La chasse aux collabos se poursuit. Après avoir dénoncé les médias prorusses, comme nous l’évoquions en mars dernier, le journal a publié une nouvelle liste de suspects, le 8 juin. Une traque qui rappelle les meilleures heures du maccarthysme. « J’ai ici en main une liste de 205 noms… », avait proclamé le sénateur américain, en 1950, au début de sa croisade contre les sympathisants communistes. La contribution du Monde est plus modeste : douze influenceurs répartis dans huit pays occidentaux accusés de répandre « des discours de désinformation prorusses ».

Parmi eux, deux Françaises, dont la journaliste Anne-Laure Bonnel, à nouveau pointée du doigt après le portrait très à charge que lui avait consacré Libération, en mars dernier. On ne lui pardonne décidément pas ses reportages sur le Donbass qui avaient dévoilé une réalité plus complexe que le récit manichéen imposé par la plupart des médias depuis le début du conflit.

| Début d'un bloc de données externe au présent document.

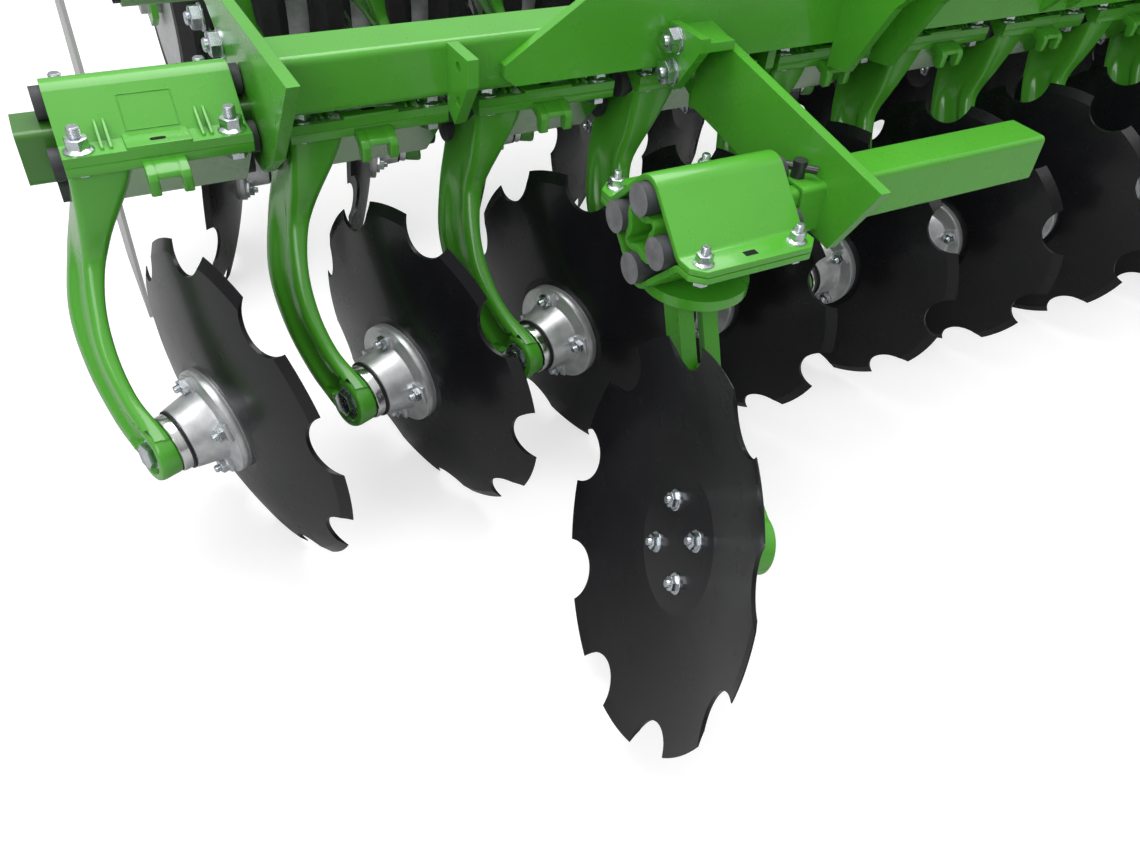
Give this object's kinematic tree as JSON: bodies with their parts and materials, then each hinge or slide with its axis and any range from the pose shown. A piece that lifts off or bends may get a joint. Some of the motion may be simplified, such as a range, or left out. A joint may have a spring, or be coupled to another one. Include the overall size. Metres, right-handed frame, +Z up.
{
  "type": "disc harrow",
  "caption": "Mounted compact disc harrow: two rows of notched discs on rubber-sprung curved arms, edge discs and a ring roller.",
  "frame": {"origin": "on the ground under the middle of the machine's bounding box", "axes": "+X across the machine to the right as seen from the headstock, +Y from the headstock towards the roller, +Z up"},
  "size_m": [3.2132, 2.4822, 1.4],
  "materials": {
    "green_paint": "gloss",
    "black_blade": "gloss",
    "black_rubber": "matte",
    "ring_rubber": "matte",
    "bright_steel": "satin",
    "dark_steel": "satin",
    "silver_drum": "satin",
    "grey_paint": "satin"
  },
  "bodies": {
    "frame": {"near_arms": "green_paint", "far_arms": "green_paint", "clamp_shells": "green_paint", "rubber_rods": "black_rubber", "disc_beams": "green_paint", "spindles": "bright_steel", "cross_tubes": "green_paint", "side_plates": "green_paint", "beam_hangers": "green_paint", "lengthwise_tubes": "green_paint", "headstock_plate": "green_paint", "headstock_tower": "green_paint", "lower_link_ears": "green_paint", "headstock_stays": "green_paint", "tube_lugs": "green_paint", "edge_brackets": "green_paint", "edge_pins": "dark_steel", "roller_frame": "green_paint", "scrapers": "green_paint", "side_deflector": "grey_paint"},
    "near_disc_01": {"near_disc_01": "black_blade"},
    "near_disc_02": {"near_disc_02": "black_blade"},
    "near_disc_03": {"near_disc_03": "black_blade"},
    "near_disc_04": {"near_disc_04": "black_blade"},
    "near_disc_05": {"near_disc_05": "black_blade"},
    "near_disc_06": {"near_disc_06": "black_blade"},
    "near_disc_07": {"near_disc_07": "black_blade"},
    "near_disc_08": {"near_disc_08": "black_blade"},
    "near_disc_09": {"near_disc_09": "black_blade"},
    "near_disc_10": {"near_disc_10": "black_blade"},
    "near_disc_11": {"near_disc_11": "black_blade"},
    "near_disc_12": {"near_disc_12": "black_blade"},
    "far_disc_01": {"far_disc_01": "black_blade"},
    "far_disc_02": {"far_disc_02": "black_blade"},
    "far_disc_03": {"far_disc_03": "black_blade"},
    "far_disc_04": {"far_disc_04": "black_blade"},
    "far_disc_05": {"far_disc_05": "black_blade"},
    "far_disc_06": {"far_disc_06": "black_blade"},
    "far_disc_07": {"far_disc_07": "black_blade"},
    "far_disc_08": {"far_disc_08": "black_blade"},
    "far_disc_09": {"far_disc_09": "black_blade"},
    "far_disc_10": {"far_disc_10": "black_blade"},
    "far_disc_11": {"far_disc_11": "black_blade"},
    "far_disc_12": {"far_disc_12": "black_blade"},
    "edge_left": {"edge_star_bar_left": "green_paint", "edge_clamp_left": "green_paint", "edge_rubber_rods_left": "black_rubber", "edge_post_left": "green_paint"},
    "edge_disc_left": {"edge_disc_left": "black_blade"},
    "edge_right": {"edge_star_bar_right": "green_paint", "edge_clamp_right": "green_paint", "edge_rubber_rods_right": "black_rubber", "edge_post_right": "green_paint"},
    "edge_disc_right": {"edge_disc_right": "black_blade"},
    "roller": {"roller_drum": "silver_drum", "roller_rings": "ring_rubber"}
  },
  "joints": [
    {"name": "near_disc_01_spin", "type": "hinge", "parent": "frame", "child": "near_disc_01", "pos_m": [-1.50822, -0.5882, 0.22568], "axis": [0.9547, 0.2901, 0.0663], "continuous": true},
    {"name": "near_disc_02_spin", "type": "hinge", "parent": "frame", "child": "near_disc_02", "pos_m": [-1.25822, -0.5882, 0.22568], "axis": [0.9547, 0.2901, 0.0663], "continuous": true},
    {"name": "near_disc_03_spin", "type": "hinge", "parent": "frame", "child": "near_disc_03", "pos_m": [-1.00822, -0.5882, 0.22568], "axis": [0.9547, 0.2901, 0.0663], "continuous": true},
    {"name": "near_disc_04_spin", "type": "hinge", "parent": "frame", "child": "near_disc_04", "pos_m": [-0.75822, -0.5882, 0.22568], "axis": [0.9547, 0.2901, 0.0663], "continuous": true},
    {"name": "near_disc_05_spin", "type": "hinge", "parent": "frame", "child": "near_disc_05", "pos_m": [-0.50822, -0.5882, 0.22568], "axis": [0.9547, 0.2901, 0.0663], "continuous": true},
    {"name": "near_disc_06_spin", "type": "hinge", "parent": "frame", "child": "near_disc_06", "pos_m": [-0.25822, -0.5882, 0.22568], "axis": [0.9547, 0.2901, 0.0663], "continuous": true},
    {"name": "near_disc_07_spin", "type": "hinge", "parent": "frame", "child": "near_disc_07", "pos_m": [-0.00822, -0.5882, 0.22568], "axis": [0.9547, 0.2901, 0.0663], "continuous": true},
    {"name": "near_disc_08_spin", "type": "hinge", "parent": "frame", "child": "near_disc_08", "pos_m": [0.24178, -0.5882, 0.22568], "axis": [0.9547, 0.2901, 0.0663], "continuous": true},
    {"name": "near_disc_09_spin", "type": "hinge", "parent": "frame", "child": "near_disc_09", "pos_m": [0.49178, -0.5882, 0.22568], "axis": [0.9547, 0.2901, 0.0663], "continuous": true},
    {"name": "near_disc_10_spin", "type": "hinge", "parent": "frame", "child": "near_disc_10", "pos_m": [0.74178, -0.5882, 0.22568], "axis": [0.9547, 0.2901, 0.0663], "continuous": true},
    {"name": "near_disc_11_spin", "type": "hinge", "parent": "frame", "child": "near_disc_11", "pos_m": [0.99178, -0.5882, 0.22568], "axis": [0.9547, 0.2901, 0.0663], "continuous": true},
    {"name": "near_disc_12_spin", "type": "hinge", "parent": "frame", "child": "near_disc_12", "pos_m": [1.24178, -0.5882, 0.22568], "axis": [0.9547, 0.2901, 0.0663], "continuous": true},
    {"name": "far_disc_01_spin", "type": "hinge", "parent": "frame", "child": "far_disc_01", "pos_m": [1.50822, 0.1158, 0.22568], "axis": [-0.9547, 0.2901, 0.0663], "continuous": true},
    {"name": "far_disc_02_spin", "type": "hinge", "parent": "frame", "child": "far_disc_02", "pos_m": [1.25822, 0.1158, 0.22568], "axis": [-0.9547, 0.2901, 0.0663], "continuous": true},
    {"name": "far_disc_03_spin", "type": "hinge", "parent": "frame", "child": "far_disc_03", "pos_m": [1.00822, 0.1158, 0.22568], "axis": [-0.9547, 0.2901, 0.0663], "continuous": true},
    {"name": "far_disc_04_spin", "type": "hinge", "parent": "frame", "child": "far_disc_04", "pos_m": [0.75822, 0.1158, 0.22568], "axis": [-0.9547, 0.2901, 0.0663], "continuous": true},
    {"name": "far_disc_05_spin", "type": "hinge", "parent": "frame", "child": "far_disc_05", "pos_m": [0.50822, 0.1158, 0.22568], "axis": [-0.9547, 0.2901, 0.0663], "continuous": true},
    {"name": "far_disc_06_spin", "type": "hinge", "parent": "frame", "child": "far_disc_06", "pos_m": [0.25822, 0.1158, 0.22568], "axis": [-0.9547, 0.2901, 0.0663], "continuous": true},
    {"name": "far_disc_07_spin", "type": "hinge", "parent": "frame", "child": "far_disc_07", "pos_m": [0.00822, 0.1158, 0.22568], "axis": [-0.9547, 0.2901, 0.0663], "continuous": true},
    {"name": "far_disc_08_spin", "type": "hinge", "parent": "frame", "child": "far_disc_08", "pos_m": [-0.24178, 0.1158, 0.22568], "axis": [-0.9547, 0.2901, 0.0663], "continuous": true},
    {"name": "far_disc_09_spin", "type": "hinge", "parent": "frame", "child": "far_disc_09", "pos_m": [-0.49178, 0.1158, 0.22568], "axis": [-0.9547, 0.2901, 0.0663], "continuous": true},
    {"name": "far_disc_10_spin", "type": "hinge", "parent": "frame", "child": "far_disc_10", "pos_m": [-0.74178, 0.1158, 0.22568], "axis": [-0.9547, 0.2901, 0.0663], "continuous": true},
    {"name": "far_disc_11_spin", "type": "hinge", "parent": "frame", "child": "far_disc_11", "pos_m": [-0.99178, 0.1158, 0.22568], "axis": [-0.9547, 0.2901, 0.0663], "continuous": true},
    {"name": "far_disc_12_spin", "type": "hinge", "parent": "frame", "child": "far_disc_12", "pos_m": [-1.24178, 0.1158, 0.22568], "axis": [-0.9547, 0.2901, 0.0663], "continuous": true},
    {"name": "edge_left_slide", "type": "slide", "parent": "frame", "child": "edge_left", "axis": [-1, 0, 0], "range_m": [0, 0.32]},
    {"name": "edge_disc_left_spin", "type": "hinge", "parent": "edge_left", "child": "edge_disc_left", "pos_m": [-1.0302, -1.03763, 0.2503], "axis": [-0.94, 0.2519, 0.23], "continuous": true},
    {"name": "edge_right_slide", "type": "slide", "parent": "frame", "child": "edge_right", "axis": [1, 0, 0], "range_m": [0, 0.32]},
    {"name": "edge_disc_right_spin", "type": "hinge", "parent": "edge_right", "child": "edge_disc_right", "pos_m": [1.0302, -1.03763, 0.2503], "axis": [0.94, 0.2519, 0.23], "continuous": true},
    {"name": "roller_spin", "type": "hinge", "parent": "frame", "child": "roller", "pos_m": [0, 0.9291, 0.26], "axis": [1, 0, 0], "continuous": true}
  ]
}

Dans cette affaire, l’utilisation du terme de « désinformation » est tout sauf anodin. Il suppose à la fois une volonté consciente de tromper et, dans le cas présent, le fait de se mettre au service d’une puissance étrangère hostile, puisqu’on reproche aux personnes listées « de disséminer la propagande du Kremlin ».

On s’attend alors à de terribles révélations, au vu du titre de l’article : « Les influenceurs prorusses en ordre de bataille ». Or, au bout du compte, qu’apprenons-nous, concernant Anne-Laure Bonnel ? Pour commencer, qu’elle a tweeté sur son compte : « Les US arment depuis des années l’Ukraine. » Quelle honte ! Il est bien connu que jamais les Américains n’ont livré le moindre armement à Kiev.

Ensuite – et là se situe le péché originel – qu’elle a produit, « en 2015, un documentaire sur la région du Donbass, exclusivement tourné du côté russe de la frontière et, de fait, critiqué par plusieurs journalistes présents sur place, dont le correspondant du Monde à Moscou, Benoît Vitkine ». Scandale ! On sait très bien qu’à l’inverse, les autres journalistes occidentaux ne se contentent pas de rester dans les zones contrôlées par Kiev et se précipitent régulièrement du côté des zones séparatistes afin d’offrir une vision parfaitement impartiale du conflit.

Le correspondant du Monde, cité dans l’article, note qu’Anne-Laure Bonnel « était trimballée dans les territoires séparatistes par… des responsables de ces mêmes territoires ». Curieux. On imagine pourtant qu’il doit être très facile de se déplacer seul, en touriste, dans ces zones de guerre.

Enfin, on nous explique que les guides d’Anne-Laure Bonnel lui mettaient, « magiquement sous le nez »« des choses fausses, qui ont été démontées à maintes reprises, des fables concoctées par la télévision russe ». Quoi précisément ? L’article ne le dit pas, on croira Le Monde sur parole.

Voilà qui suffit, cependant, pour livrer, à nouveau, la journaliste à la vindicte populaire en lui imputant l’acte intentionnel de désinformer. Accusation d’autant plus grave qu’elle s’accompagne des remarques suivantes à propos des personnes désignées : « Leurs liens avec Moscou restent flous » ou encore « Le lien entre ces États et les influenceurs n’est pas, pour autant, avéré ».

Aucune preuve, donc, d’une quelconque collusion, mais peu importe, on procède par suggestion : des liens « flous ». De toute façon, comme aurait certainement dit le sénateur McCarthy, dans une telle situation, il n’y a pas de fumée sans feu.

Pour terminer, on notera le procédé utilisé par le journal qui, probablement pour échapper lui-même à des poursuites en diffamation, se réfugie, pour dresser sa liste de suspects, derrière « une étude de l’organisation indépendante Institute for Strategic Dialogue ».

Un think tank basé à Londres et tout à fait indépendant. Il suffit d’aller regarder la liste de ses financeurs. On y trouvera, notamment, le Département d’État américain et les Open Society Foundations de George Soros.

Une vraie garantie d’objectivité. D’ailleurs, on sait très bien que seuls les Russes font de la propagande et de la désinformation. Jamais il ne viendrait à l’idée des Américains de développer une stratégie d’influence se dissimulant derrière une multitude de sous-traitants généreusement financés (ONG, centres de recherche, think tanks, associations…) et fonctionnant comme autant de « sociétés-écrans » masquant l’action étatique.